7. Gently Cross-Examine the Client Before Signing That Contract
Guest placements certainly build links, and that's often what gets SEOs interested in the first place. However, if you're publishing on the right sites with the right content you can begin establishing expertise within a given category. To really deliver on this expertise building you’ll have to get access to the organization's subject matter experts and get buy-in and sign-off. Here are some questions to ask before you get that contract signed.
- Is perceived brand expertise really a factor in the purchase decision?
- How involved can the client be in content ideation?
- Are there experts available for interviews?
- Does the client have published expertise (tools, PDFs, presentations, videos) that's suitable for promoting within guest placements?
- Is there unique market data available (that can be published)?
- Who has to approve content?
- How social media active is the client do they intend to grow this?
- Can you get an @client.com email address (in under 3 months)?
- Whose name will be on the placements?
- Are there any do-not-contact publishers?

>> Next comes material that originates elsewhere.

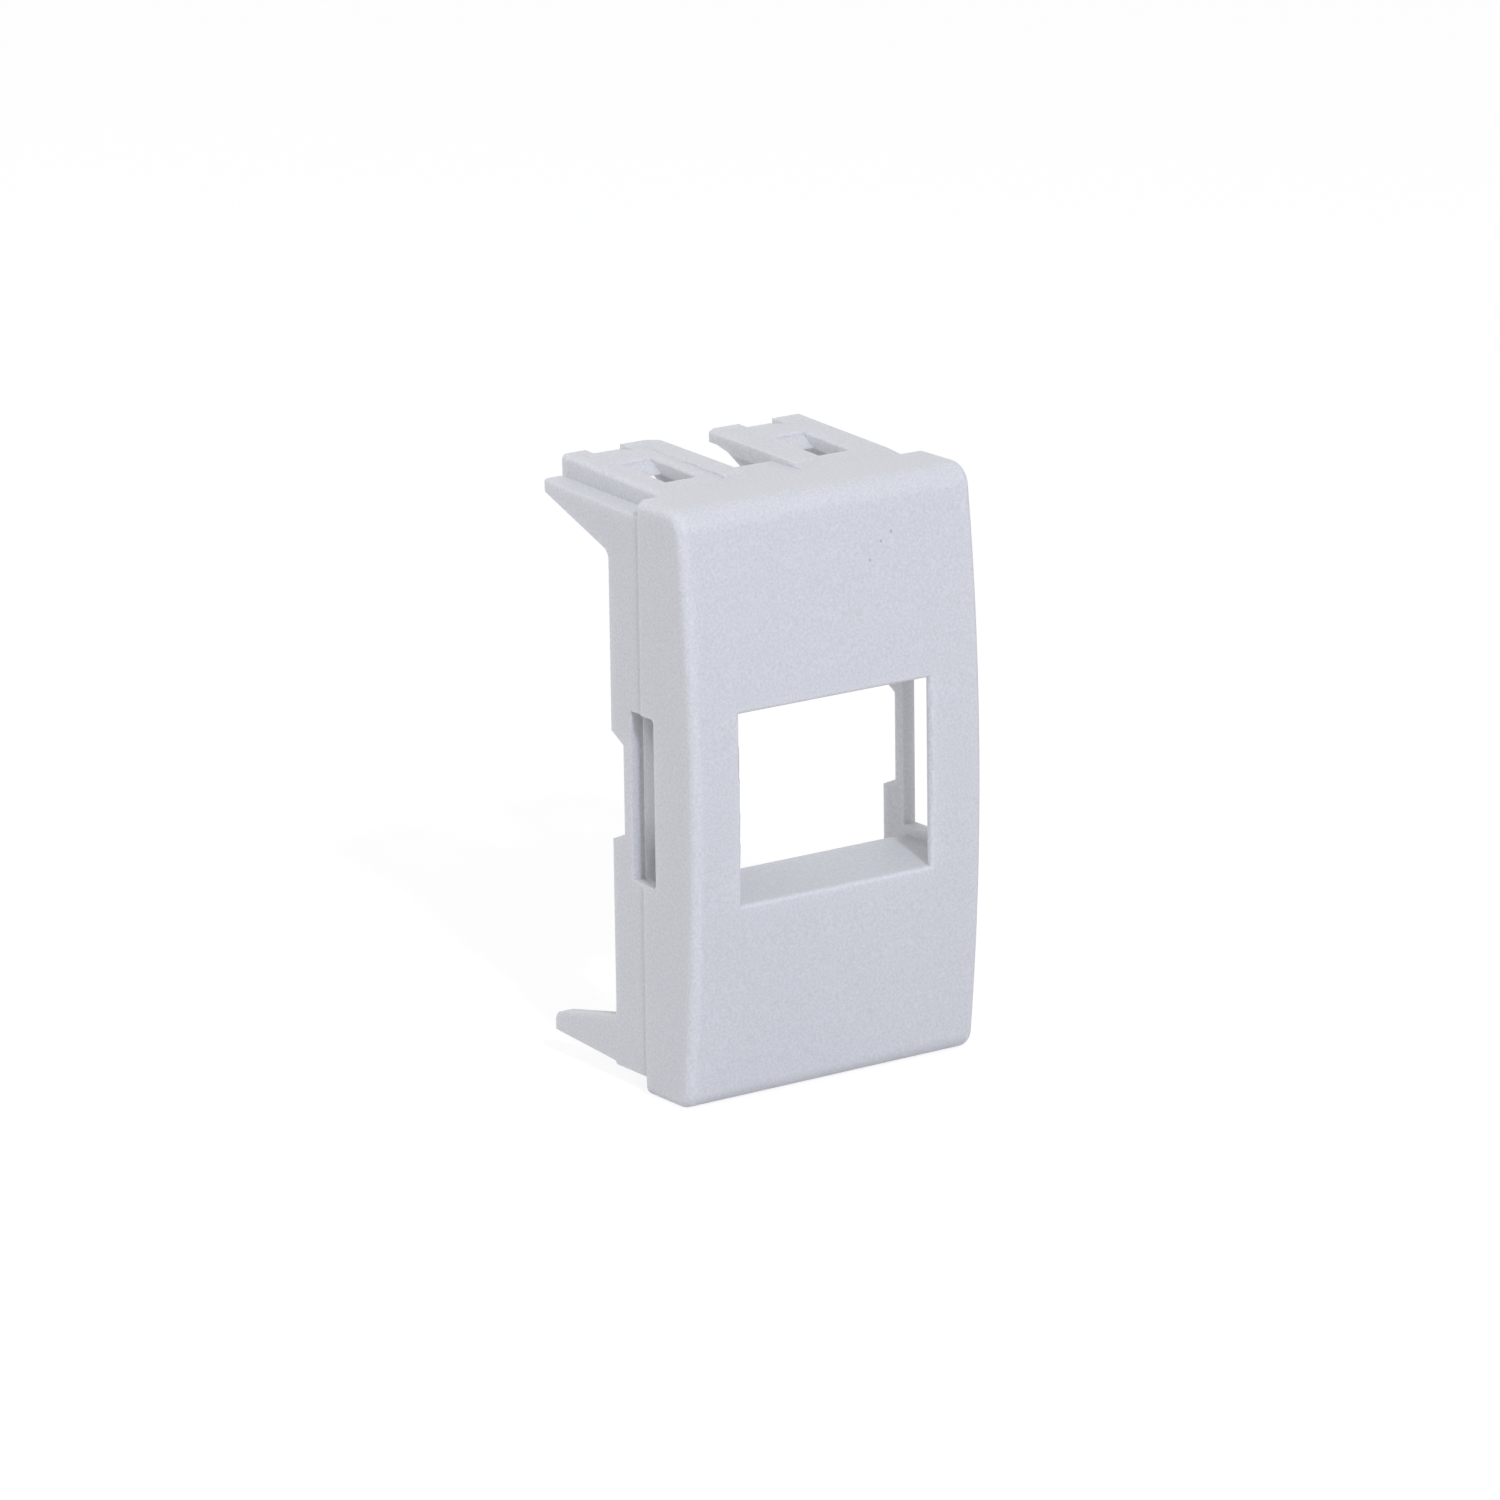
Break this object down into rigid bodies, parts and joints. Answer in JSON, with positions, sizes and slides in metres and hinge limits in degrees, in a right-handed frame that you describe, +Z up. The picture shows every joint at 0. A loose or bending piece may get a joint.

If it seems that the client is unable or unwilling to demonstrate expertise and build credibility, then guest placements (especially at high/mid quality publishers) are probably not a great direction and may not be suitable for inclusion in the overall link building campaign design. If they can see the value – the publicity, branding and reach value – of guest placements and are eager to share their expertise with the market then you should see fantastic results.